* Work required *
A precise retyping is required of every line from the one containing "The Blender code" down to the one containing "CLUMP_BEND = 1.4", both included, and of no other line.

---------- Given records ----------

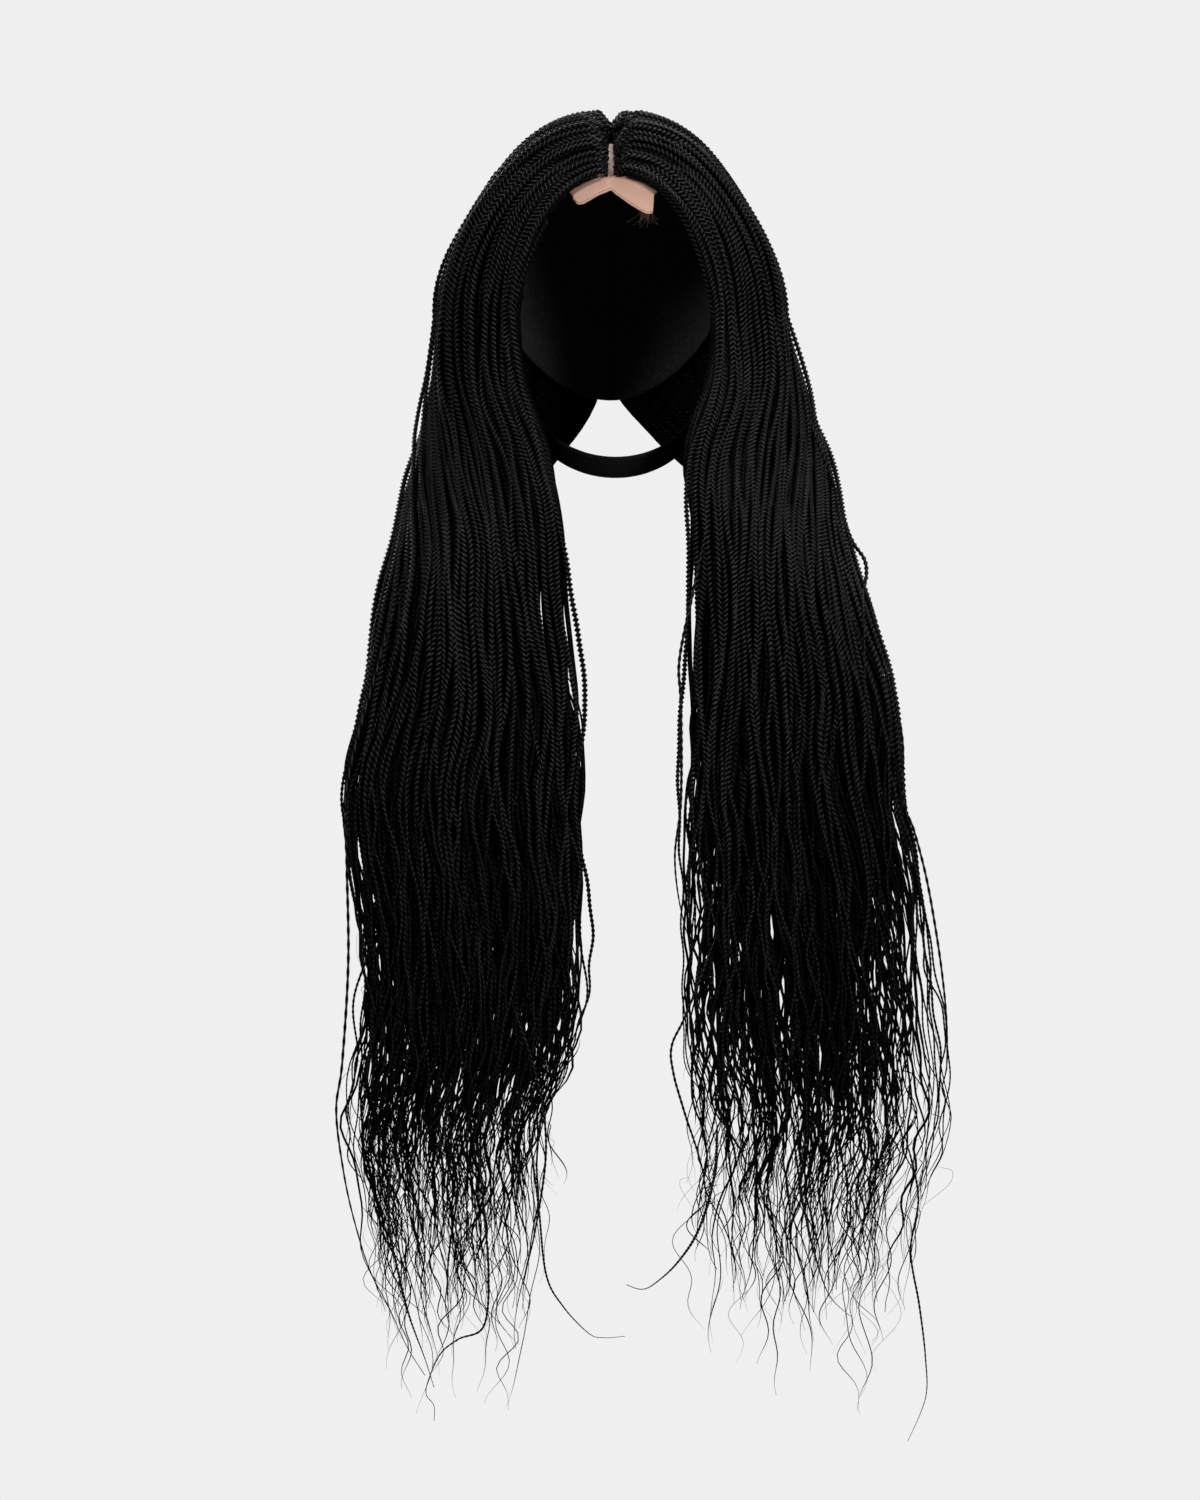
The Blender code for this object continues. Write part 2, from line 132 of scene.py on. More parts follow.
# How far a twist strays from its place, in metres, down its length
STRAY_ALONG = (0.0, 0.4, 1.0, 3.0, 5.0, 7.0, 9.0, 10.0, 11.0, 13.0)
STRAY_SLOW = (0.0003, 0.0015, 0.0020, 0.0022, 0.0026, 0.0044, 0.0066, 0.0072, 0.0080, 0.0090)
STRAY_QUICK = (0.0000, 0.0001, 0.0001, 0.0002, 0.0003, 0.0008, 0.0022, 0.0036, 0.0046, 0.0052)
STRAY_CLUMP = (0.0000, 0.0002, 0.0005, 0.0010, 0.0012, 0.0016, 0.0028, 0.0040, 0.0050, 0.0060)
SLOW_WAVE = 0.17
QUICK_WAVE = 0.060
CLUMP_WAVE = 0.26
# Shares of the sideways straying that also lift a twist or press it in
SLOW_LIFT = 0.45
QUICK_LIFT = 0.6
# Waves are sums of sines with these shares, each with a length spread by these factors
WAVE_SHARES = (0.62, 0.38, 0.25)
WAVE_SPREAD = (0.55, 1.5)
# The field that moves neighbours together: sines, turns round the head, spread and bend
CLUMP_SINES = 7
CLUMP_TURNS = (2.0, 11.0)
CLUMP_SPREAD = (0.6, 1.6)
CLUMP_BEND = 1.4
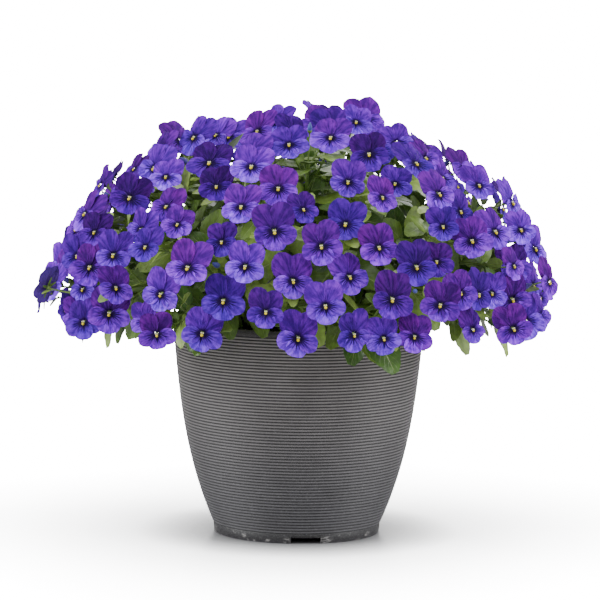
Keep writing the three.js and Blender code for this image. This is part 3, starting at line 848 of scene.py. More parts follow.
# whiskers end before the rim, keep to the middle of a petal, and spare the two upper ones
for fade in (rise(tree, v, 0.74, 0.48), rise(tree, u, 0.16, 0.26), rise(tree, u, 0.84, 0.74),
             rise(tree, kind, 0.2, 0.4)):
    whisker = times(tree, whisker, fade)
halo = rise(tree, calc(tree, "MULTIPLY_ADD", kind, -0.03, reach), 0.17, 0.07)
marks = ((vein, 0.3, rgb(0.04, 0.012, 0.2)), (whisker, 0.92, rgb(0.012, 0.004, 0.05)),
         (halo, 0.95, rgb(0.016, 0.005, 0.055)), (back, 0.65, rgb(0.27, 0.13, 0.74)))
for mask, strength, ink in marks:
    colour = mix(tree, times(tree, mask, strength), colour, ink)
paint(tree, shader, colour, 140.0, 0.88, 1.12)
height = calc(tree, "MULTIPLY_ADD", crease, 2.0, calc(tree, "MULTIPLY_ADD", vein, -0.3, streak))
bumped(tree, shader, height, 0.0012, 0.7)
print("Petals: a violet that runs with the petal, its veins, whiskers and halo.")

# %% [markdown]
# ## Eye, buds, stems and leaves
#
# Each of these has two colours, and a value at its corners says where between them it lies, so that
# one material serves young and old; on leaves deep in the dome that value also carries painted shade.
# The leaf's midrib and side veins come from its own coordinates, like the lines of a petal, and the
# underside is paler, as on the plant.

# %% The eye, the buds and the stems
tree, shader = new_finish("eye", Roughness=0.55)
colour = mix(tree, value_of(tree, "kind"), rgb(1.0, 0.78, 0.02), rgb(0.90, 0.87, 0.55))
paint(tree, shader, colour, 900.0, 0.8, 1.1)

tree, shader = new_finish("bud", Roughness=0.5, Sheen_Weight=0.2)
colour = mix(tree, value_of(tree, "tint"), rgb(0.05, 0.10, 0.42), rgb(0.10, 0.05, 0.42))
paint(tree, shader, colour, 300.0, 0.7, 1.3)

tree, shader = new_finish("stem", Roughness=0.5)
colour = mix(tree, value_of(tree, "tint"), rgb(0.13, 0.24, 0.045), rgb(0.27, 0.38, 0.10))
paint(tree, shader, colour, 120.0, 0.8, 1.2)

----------
---------- Given records ----------

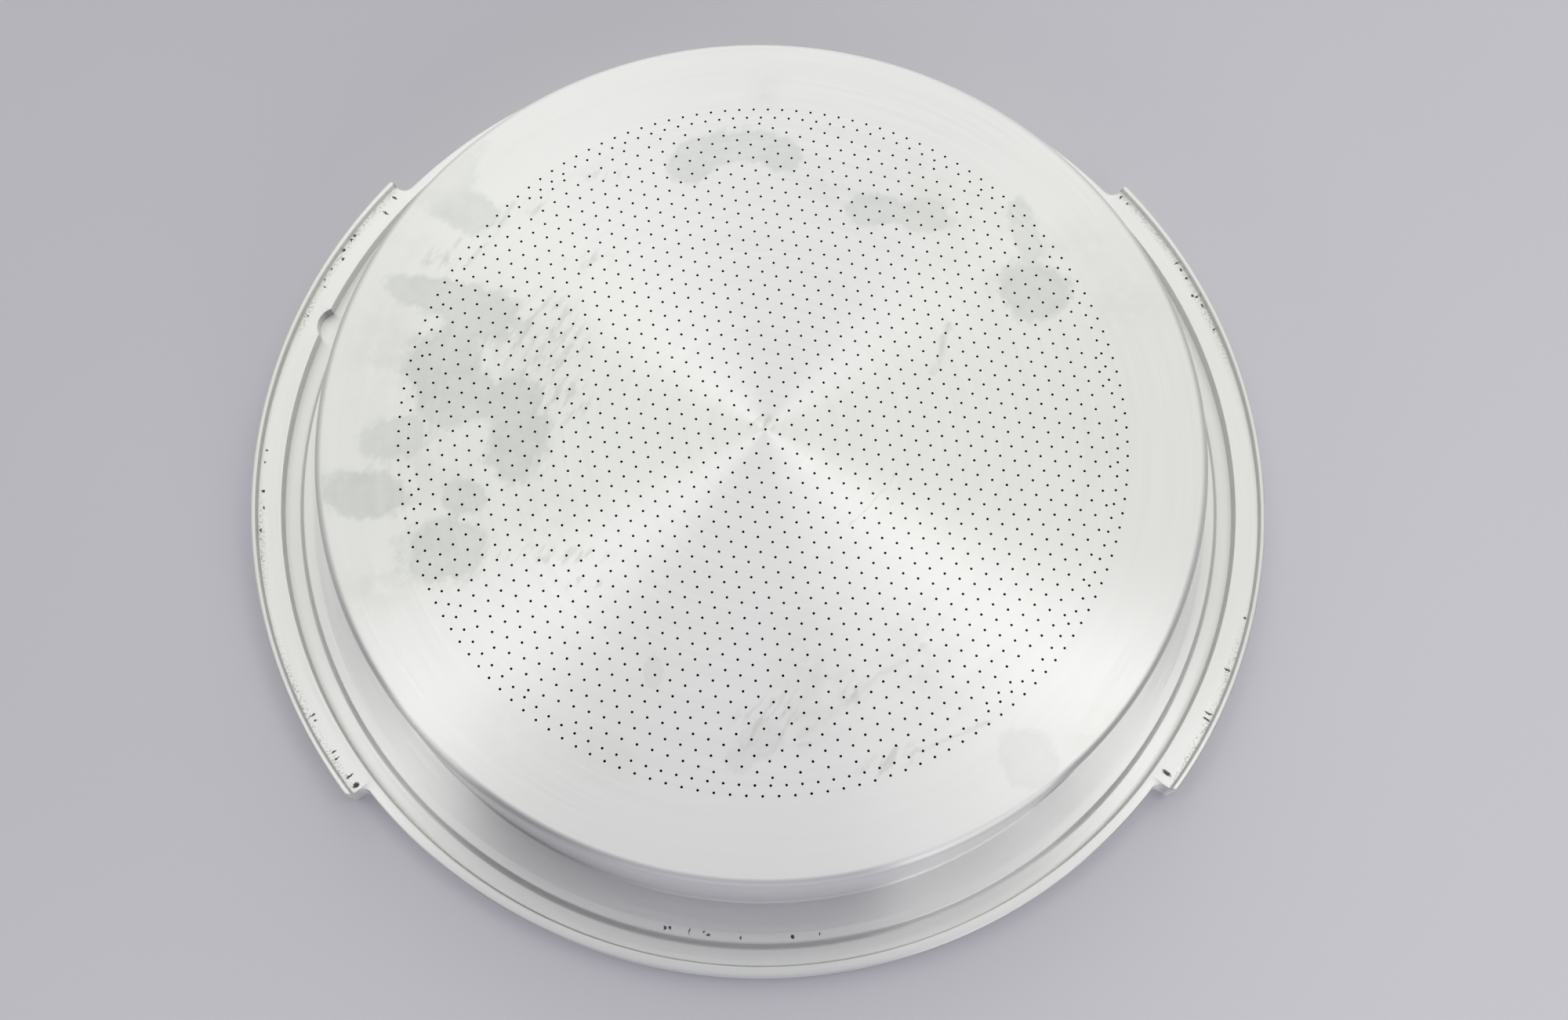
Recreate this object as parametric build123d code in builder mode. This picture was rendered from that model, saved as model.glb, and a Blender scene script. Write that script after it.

----------

* Full output *
The Blender code for this object continues. Write part 2, from line 132 of scene.py on. More parts follow.
# How far a twist strays from its place, in metres, down its length
STRAY_ALONG = (0.0, 0.4, 1.0, 3.0, 5.0, 7.0, 9.0, 10.0, 11.0, 13.0)
STRAY_SLOW = (0.0003, 0.0015, 0.0020, 0.0022, 0.0026, 0.0044, 0.0066, 0.0072, 0.0080, 0.0090)
STRAY_QUICK = (0.0000, 0.0001, 0.0001, 0.0002, 0.0003, 0.0008, 0.0022, 0.0036, 0.0046, 0.0052)
STRAY_CLUMP = (0.0000, 0.0002, 0.0005, 0.0010, 0.0012, 0.0016, 0.0028, 0.0040, 0.0050, 0.0060)
SLOW_WAVE = 0.17
QUICK_WAVE = 0.060
CLUMP_WAVE = 0.26
# Shares of the sideways straying that also lift a twist or press it in
SLOW_LIFT = 0.45
QUICK_LIFT = 0.6
# Waves are sums of sines with these shares, each with a length spread by these factors
WAVE_SHARES = (0.62, 0.38, 0.25)
WAVE_SPREAD = (0.55, 1.5)
# The field that moves neighbours together: sines, turns round the head, spread and bend
CLUMP_SINES = 7
CLUMP_TURNS = (2.0, 11.0)
CLUMP_SPREAD = (0.6, 1.6)
CLUMP_BEND = 1.4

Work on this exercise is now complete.